▸ **What you should do**:
In the listing below, locate the lines that hold "from" and copy them.

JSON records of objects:
=======

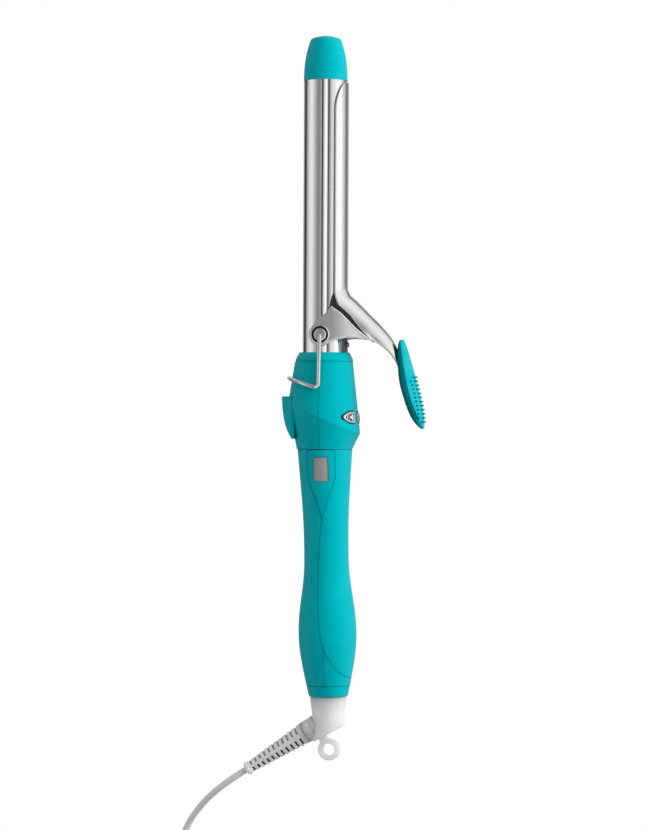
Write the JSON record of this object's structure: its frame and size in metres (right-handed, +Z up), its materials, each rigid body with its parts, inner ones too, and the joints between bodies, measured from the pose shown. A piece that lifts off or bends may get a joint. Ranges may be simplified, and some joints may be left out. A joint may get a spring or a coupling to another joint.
{
  "type": "curling iron",
  "caption": "Corded curling iron with a chromed barrel, sprung clamp, folding wire stand, contoured handle with temperature display, swivel cord outlet and plug.",
  "frame": {"origin": "centre of the iron's bounding box at its lowest level, where it lies on its side, without the cord, coil and plug", "axes": "+Y along the iron towards the tip, +X towards the clamp's lever, +Z up along the clamp's and stand's pivots"},
  "size_m": [0.1531, 0.5502, 0.0428],
  "materials": {
    "barrel_chrome": "polished",
    "clamp_chrome": "polished",
    "wire_steel": "bright drawn",
    "screw_steel": "bright",
    "spring_steel": "bright",
    "bracket_steel": "zinc plated",
    "cap_teal": "fine matte, heat resistant",
    "body_teal": "fine matte",
    "pad_teal": "soft, matte",
    "display_lens": "tinted, glossy",
    "button_silver": "silver",
    "elbow_white": "satin",
    "relief_white": "satin",
    "cord_white": "satin sheath",
    "tie_black": "matte",
    "pin_metal": "nickel plated",
    "ceramic": "fired, matte",
    "spreader_aluminium": "extruded",
    "board_green": "laminate",
    "part_black": "moulded",
    "lead_sleeve": "woven glass sleeve",
    "ring_brass": "bright",
    "bush_black": "heat-resistant moulding"
  },
  "bodies": {
    "handle": {"barrel_tube": "barrel_chrome", "tip_cap": "cap_teal", "tip_insulator": "ceramic", "heater_plate": "ceramic", "front_heat_spreader": "spreader_aluminium", "rear_heat_spreader": "spreader_aluminium", "heat_sensor": "ceramic", "pivot_bosses": "screw_steel", "pivot_screws": "screw_steel", "spring_bracket": "bracket_steel", "lever_spring": "spring_steel", "heat_shield_bush": "bush_black", "collar_ring": "body_teal", "housing_front_shell": "body_teal", "housing_back_shell": "body_teal", "switch_carrier": "part_black", "button_switches": "part_black", "handle_front_shell": "body_teal", "handle_back_shell": "body_teal", "grip_panel": "body_teal", "display_panel": "body_teal", "display_window": "display_lens", "display_module": "part_black", "circuit_board": "board_green", "board_parts": "part_black", "heater_leads": "lead_sleeve", "shell_screws": "screw_steel", "end_ring": "body_teal", "contact_block": "part_black"},
    "clamp": {"clamp_spoon": "clamp_chrome", "thumb_pad": "pad_teal", "pad_base": "cap_teal"},
    "stand": {"stand_wire": "wire_steel"},
    "power": {"power_button": "button_silver"},
    "heat_down": {"heat_down_button": "button_silver"},
    "heat_up": {"heat_up_button": "button_silver"},
    "swivel": {"swivel_elbow": "elbow_white", "swivel_core": "part_black", "slip_rings": "ring_brass", "strain_relief": "relief_white", "cord": "cord_white", "cord_coil": "cord_white", "cord_tie": "tie_black", "cord_tail": "cord_white", "plug_body": "cord_white", "plug_pins": "pin_metal"}
  },
  "joints": [
    {"name": "clamp_hinge", "type": "hinge", "parent": "handle", "child": "clamp", "pos_m": [-0.0055, 0.04135, 0.0214], "axis": [0, 0, -1], "range_deg": [0, 30], "stiffness_Nm_per_rad": 0.25, "springref_deg": -28.65, "deforming": ["lever_spring"]},
    {"name": "stand_hinge", "type": "hinge", "parent": "handle", "child": "stand", "pos_m": [-0.0055, 0.04135, 0.0214], "axis": [0, 0, -1], "range_deg": [0, 115]},
    {"name": "power_press", "type": "slide", "parent": "handle", "child": "power", "axis": [-1, 0, 0], "range_m": [0, 0.0006], "stiffness_N_per_m": 800, "springref_m": -0.0005},
    {"name": "heat_down_press", "type": "slide", "parent": "handle", "child": "heat_down", "axis": [-0.8387, 0, -0.5446], "range_m": [0, 0.0006], "stiffness_N_per_m": 800, "springref_m": -0.0005},
    {"name": "heat_up_press", "type": "slide", "parent": "handle", "child": "heat_up", "axis": [-0.8387, 0, 0.5446], "range_m": [0, 0.0006], "stiffness_N_per_m": 800, "springref_m": -0.0005},
    {"name": "cord_swivel", "type": "hinge", "parent": "handle", "child": "swivel", "pos_m": [-0.00221, -0.16502, 0.0214], "axis": [-0.0192, 0.9998, 0], "continuous": true}
  ]
}
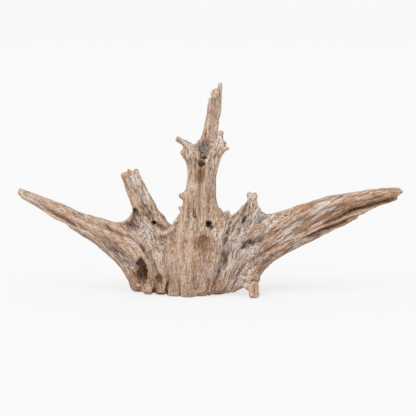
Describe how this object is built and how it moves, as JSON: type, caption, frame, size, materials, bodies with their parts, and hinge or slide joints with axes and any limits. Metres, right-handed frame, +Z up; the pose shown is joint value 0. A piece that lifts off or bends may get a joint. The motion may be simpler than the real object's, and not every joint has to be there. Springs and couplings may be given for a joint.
{
  "type": "decorative root wood",
  "caption": "Weathered root stump used as an ornament: a split trunk with long tapering root arms to either side, a forked branch and a knob, standing on its root feet.",
  "frame": {"origin": "on the floor, under the middle of the bounding box", "axes": "+X along the arms towards the broader right arm, -Y towards the front with the foot stub, +Z up along the trunk"},
  "size_m": [0.8052, 0.1932, 0.434],
  "materials": {
    "weathered_wood": "bare weathered wood, matt, with a thin whitewash left in the grain"
  },
  "bodies": {
    "root": {"root_wood": "weathered_wood"}
  },
  "joints": []
}
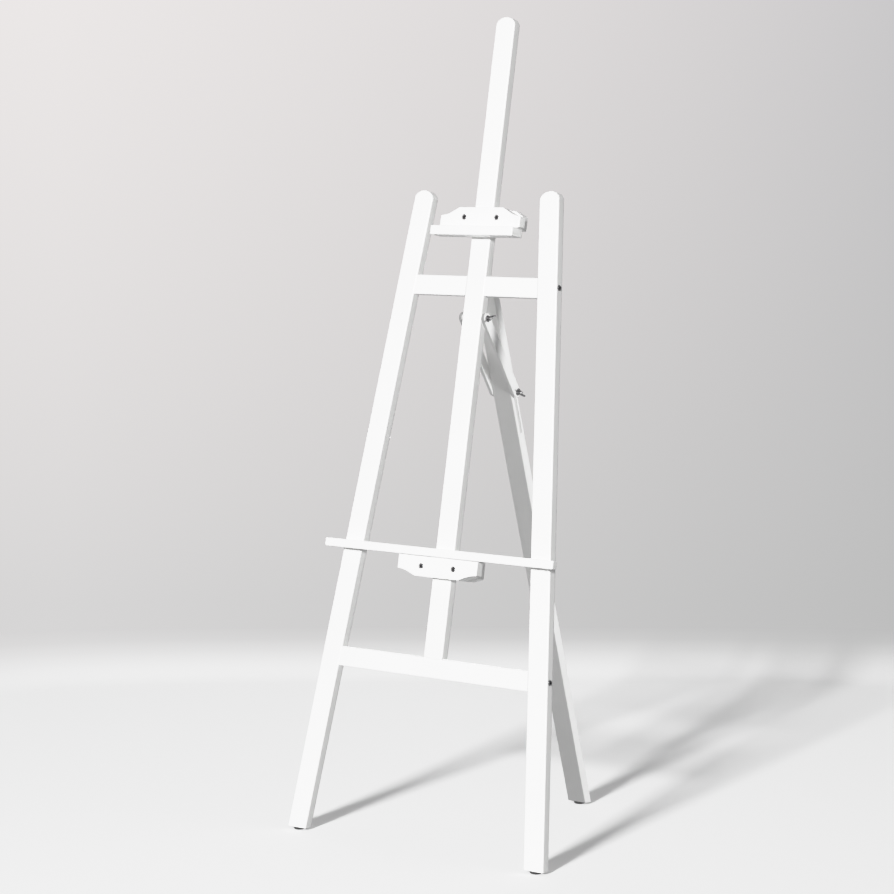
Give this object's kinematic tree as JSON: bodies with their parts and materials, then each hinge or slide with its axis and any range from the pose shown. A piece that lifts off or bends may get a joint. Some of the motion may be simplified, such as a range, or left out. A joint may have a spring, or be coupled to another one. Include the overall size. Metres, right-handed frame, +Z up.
{
  "type": "h frame studio easel",
  "caption": "White wooden H-frame easel: splayed front legs, central mast, sliding tray and top clamp, and a hinged rear leg with a pair of braces.",
  "frame": {"origin": "on the floor, in the middle of the easel's footprint", "axes": "+Z up, -Y out of the easel's front, +X to the viewer's right when facing the front"},
  "size_m": [0.7192, 0.636, 1.8137],
  "materials": {
    "white_paint": "satin white paint over planed timber with eased edges",
    "zinc_steel": "bright zinc plated steel hardware",
    "dark_steel": "blackened steel butt hinge and screws",
    "bare_dowel": "bare beech dowel inside the joint",
    "black_rubber": "matt black moulded rubber"
  },
  "bodies": {
    "front_frame": {"left_leg": "white_paint", "right_leg": "white_paint", "mast": "white_paint", "upper_crossbar": "white_paint", "lower_crossbar": "white_paint", "mast_foot_dowel": "bare_dowel", "left_lower_leg_bolt": "zinc_steel", "left_lower_barrel_nut": "zinc_steel", "left_upper_leg_bolt": "zinc_steel", "left_upper_barrel_nut": "zinc_steel", "right_lower_leg_bolt": "zinc_steel", "right_lower_barrel_nut": "zinc_steel", "right_upper_leg_bolt": "zinc_steel", "right_upper_barrel_nut": "zinc_steel", "left_lap_screw": "zinc_steel", "right_lap_screw": "zinc_steel", "hinge_mast_leaf": "dark_steel", "hinge_pin": "dark_steel", "hinge_mast_screw_1": "dark_steel", "hinge_mast_screw_2": "dark_steel", "brace_top_bolt": "zinc_steel", "brace_top_washer": "zinc_steel", "left_foot": "black_rubber", "right_foot": "black_rubber"},
    "rear_leg": {"rear_leg": "white_paint", "hinge_leg_leaf": "dark_steel", "hinge_leg_screw_1": "dark_steel", "hinge_leg_screw_2": "dark_steel", "rear_foot": "black_rubber"},
    "brace_pair": {"left_brace": "white_paint", "right_brace": "white_paint", "brace_pin_bolt": "zinc_steel", "brace_pin_washer": "zinc_steel"},
    "brace_top_nut": {"brace_top_wing_nut": "zinc_steel"},
    "brace_pin_nut": {"brace_pin_wing_nut": "zinc_steel"},
    "upper_clamp": {"upper_ledge_board": "white_paint", "upper_ledge_front_plate": "white_paint", "upper_ledge_rear_plate": "white_paint", "upper_ledge_left_bolt": "zinc_steel", "upper_ledge_left_washer": "zinc_steel", "upper_ledge_left_screw": "zinc_steel", "upper_ledge_right_bolt": "zinc_steel", "upper_ledge_right_washer": "zinc_steel", "upper_ledge_right_screw": "zinc_steel"},
    "upper_clamp_left_nut": {"upper_ledge_left_wing_nut": "zinc_steel"},
    "upper_clamp_right_nut": {"upper_ledge_right_wing_nut": "zinc_steel"},
    "tray_clamp": {"tray_board": "white_paint", "tray_front_plate": "white_paint", "tray_rear_plate": "white_paint", "tray_left_bolt": "zinc_steel", "tray_left_washer": "zinc_steel", "tray_left_screw": "zinc_steel", "tray_right_bolt": "zinc_steel", "tray_right_washer": "zinc_steel", "tray_right_screw": "zinc_steel"},
    "tray_clamp_left_nut": {"tray_left_wing_nut": "zinc_steel"},
    "tray_clamp_right_nut": {"tray_right_wing_nut": "zinc_steel"}
  },
  "joints": [
    {"name": "rear_leg_fold", "type": "hinge", "parent": "front_frame", "child": "rear_leg", "pos_m": [0, -0.06311, 1.23959], "axis": [1, 0, 0], "range_deg": [-22, 0]},
    {"name": "brace_swing", "type": "hinge", "parent": "front_frame", "child": "brace_pair", "pos_m": [0, -0.09322, 1.15333], "axis": [1, 0, 0], "range_deg": [-31.3, 0]},
    {"name": "upper_clamp_slide", "type": "slide", "parent": "front_frame", "child": "upper_clamp", "axis": [0, 0.1815, 0.9834], "range_m": [-0.075, 0.4]},
    {"name": "tray_slide", "type": "slide", "parent": "front_frame", "child": "tray_clamp", "axis": [0, 0.1815, 0.9834], "range_m": [-0.165, 0.3]},
    {"name": "brace_top_nut_turn", "type": "hinge", "parent": "front_frame", "child": "brace_top_nut", "pos_m": [0.045, -0.09322, 1.15333], "axis": [1, 0, 0], "continuous": true},
    {"name": "brace_pin_nut_turn", "type": "hinge", "parent": "brace_pair", "child": "brace_pin_nut", "pos_m": [0.045, 0.01601, 0.98424], "axis": [1, 0, 0], "continuous": true},
    {"name": "upper_clamp_left_nut_turn", "type": "hinge", "parent": "upper_clamp", "child": "upper_clamp_left_nut", "pos_m": [-0.0365, -0.01492, 1.36127], "axis": [0, -0.9834, 0.1815], "continuous": true},
    {"name": "upper_clamp_right_nut_turn", "type": "hinge", "parent": "upper_clamp", "child": "upper_clamp_right_nut", "pos_m": [0.0535, -0.01492, 1.36127], "axis": [0, -0.9834, 0.1815], "continuous": true},
    {"name": "tray_clamp_left_nut_turn", "type": "hinge", "parent": "tray_clamp", "child": "tray_clamp_left_nut", "pos_m": [-0.045, -0.15538, 0.60042], "axis": [0, -0.9834, 0.1815], "continuous": true},
    {"name": "tray_clamp_right_nut_turn", "type": "hinge", "parent": "tray_clamp", "child": "tray_clamp_right_nut", "pos_m": [0.045, -0.15538, 0.60042], "axis": [0, -0.9834, 0.1815], "continuous": true}
  ],
  "couplings": [
    {"joint": "brace_swing", "follows": "rear_leg_fold", "ratio": 1.414}
  ]
}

=======

▸ **Finished task**:
Write the JSON record of this object's structure: its frame and size in metres (right-handed, +Z up), its materials, each rigid body with its parts, inner ones too, and the joints between bodies, measured from the pose shown. A piece that lifts off or bends may get a joint. Ranges may be simplified, and some joints may be left out. A joint may get a spring or a coupling to another joint.
Give this object's kinematic tree as JSON: bodies with their parts and materials, then each hinge or slide with its axis and any range from the pose shown. A piece that lifts off or bends may get a joint. Some of the motion may be simplified, such as a range, or left out. A joint may have a spring, or be coupled to another one. Include the overall size. Metres, right-handed frame, +Z up.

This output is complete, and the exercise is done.